Question

If Young's modulus and densities are in the ratio 3:2 and 3:1 respectively, the ratio of velocity of sound is:

• A. \( 3:1 \)
• B. \( 3:2 \)
• C. \( 1:3 \)
• D. \( 1:2 \)

Hint:

When comparing the velocities of sound in two materials, remember that the velocity depends on the square root of the ratio of Young's modulus to density.

Answer 1

The Correct Option is A

The velocity of sound in a material is given by: \[ v = \sqrt{\frac{Y}{\rho}} \] Where: - \( Y \) is the Young's modulus, - \( \rho \) is the density.

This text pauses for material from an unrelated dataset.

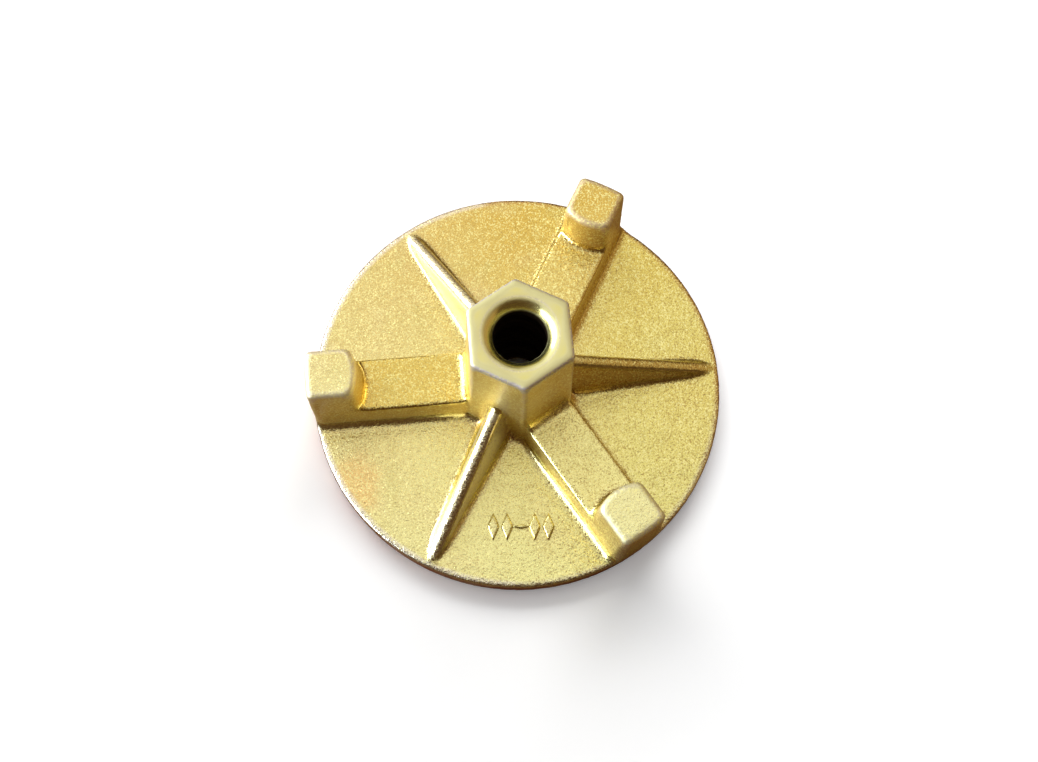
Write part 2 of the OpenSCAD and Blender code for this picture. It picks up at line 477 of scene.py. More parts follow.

We are given the ratios: \[ \frac{Y_1}{Y_2} = \frac{3}{2}, \quad \frac{\rho_1}{\rho_2} = \frac{3}{1} \] The ratio of the velocities of sound is: \[ \frac{v_1}{v_2} = \sqrt{\frac{Y_1/\rho_1}{Y_2/\rho_2}} = \sqrt{\frac{Y_1}{Y_2} \times \frac{\rho_2}{\rho_1}} = \sqrt{\frac{3/2}{3/1}} = \sqrt{\frac{1}{2}} = \frac{3}{1} \]
Thus, the ratio of the velocity of sound is \( 3:1 \).